NACOGDOCHES, Texas — Have you ever felt as though you were being watched? If so and you were a mammal roaming the 2,560-acre Stephen F. Austin Experimental Forest during fall 2019, your suspicions likely were correct.
Dr. Christopher Schalk, Stephen F. Austin State University assistant professor of forest wildlife management, and Dr. Daniel Scognamillo, SFA adjunct professor of forest wildlife management, are two of more than 150 researchers from across the continental U.S. to participate in the first nationwide survey of mammals initiated by the North Carolina Museum of Natural Sciences and the Smithsonian Conservation Biology Institute.
The survey, known as Snapshot USA, comprises 1,509 motion-activated camera traps throughout 110 sites in the U.S.

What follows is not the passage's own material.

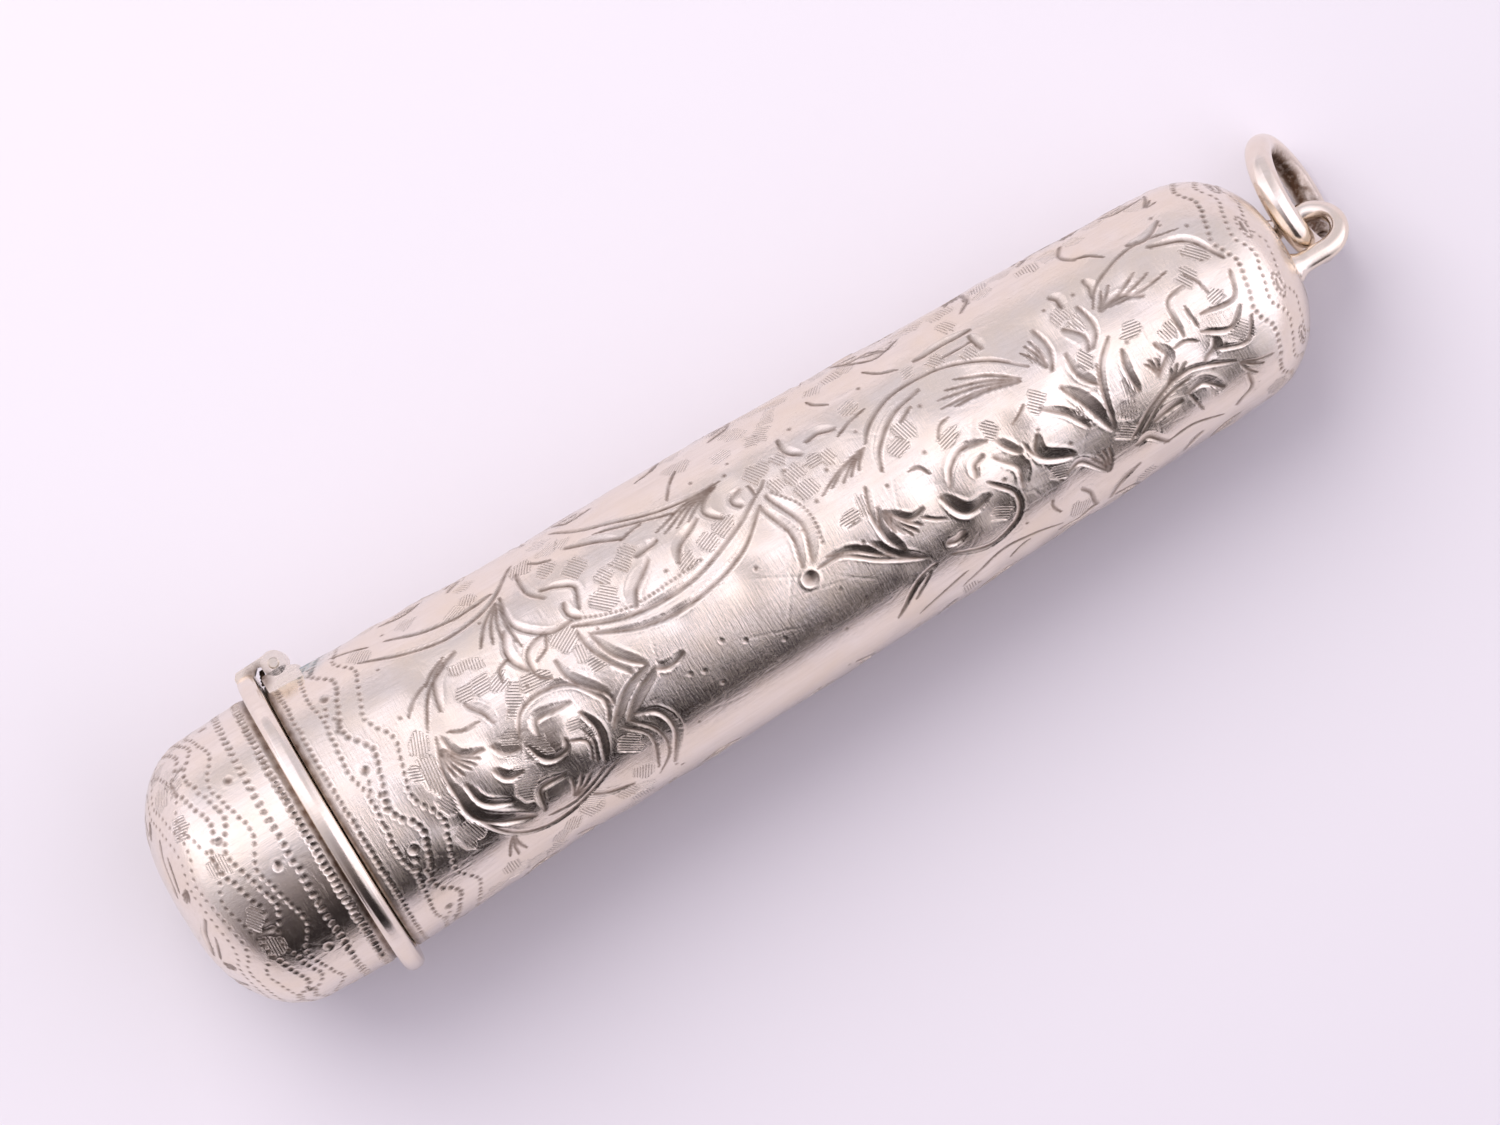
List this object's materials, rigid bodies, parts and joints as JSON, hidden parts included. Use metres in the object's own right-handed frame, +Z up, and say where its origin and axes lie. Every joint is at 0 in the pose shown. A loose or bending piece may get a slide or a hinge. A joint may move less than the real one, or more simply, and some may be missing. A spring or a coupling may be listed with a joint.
{
  "type": "needle case",
  "caption": "Round tapering metal case with a hinged domed lid, a raised rim band, scroll-engraved walls, an inner mouth sleeve, and a ring hanging from a wire loop at the far end.",
  "frame": {"origin": "on the table under the middle of the whole case, lying on its side with the lid shut", "axes": "+X from the lid end towards the suspension loop, +Z up, +Y towards the hinge"},
  "size_m": [0.0794, 0.0202, 0.0198],
  "materials": {
    "engraved_silver": "polished silver with bright-cut engraving and brown tarnish in the cuts",
    "silver": "polished silver, lightly worn",
    "gilt": "pale gilding, satin",
    "pin_wire": "drawn silver wire, dull"
  },
  "bodies": {
    "case_body": {"body_tube": "engraved_silver", "end_dome": "engraved_silver", "mouth_collar": "gilt", "hinge_bearer": "silver", "knuckle_upper": "silver", "knuckle_lower": "silver", "hinge_pin": "pin_wire", "suspension_loop": "silver"},
    "lid": {"lid_dome": "engraved_silver", "lid_rim_band": "silver", "lid_knuckle": "silver"},
    "ring": {"jump_ring": "silver"}
  },
  "joints": [
    {"name": "lid_hinge", "type": "hinge", "parent": "case_body", "child": "lid", "pos_m": [-0.02757, 0.00937, 0.0098], "axis": [-0.0473, 0, -0.9989], "range_deg": [0, 120]},
    {"name": "ring_swing", "type": "hinge", "parent": "case_body", "child": "ring", "pos_m": [0.03676, -0.00022, 0.00675], "axis": [0.2244, -0.7547, -0.6165], "range_deg": [0, 138]}
  ]
}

“Our goal was to provide a space for researchers from all 50 states to contribute a subset of their data to a broader initiative to maximize our coverage of the country and better understand drivers of mammal distributions to best inform conservation as rapidly as possible,” said Michael Cove, curator of mammalogy at the North Carolina Museum of Natural Sciences.
Schalk and Scognamillo deployed 19 camera traps throughout the SFA Experimental Forest during September and October 2019 and recorded numerous observations of more than 10 mammal species, including white-tailed deer, Southern flying squirrel, bobcat, coyote and nine-banded armadillo.
“These data are really valuable because they allow researchers to address questions and problems on the ecology and conservation of mammals at broader spatial scales,” Schalk said.
The results of Snapshot USA were featured in Ecology, a peer-reviewed journal published by the Ecological Society of America. The 2019 survey data also is publicly available at emammal.si.edu/snapshot-usa.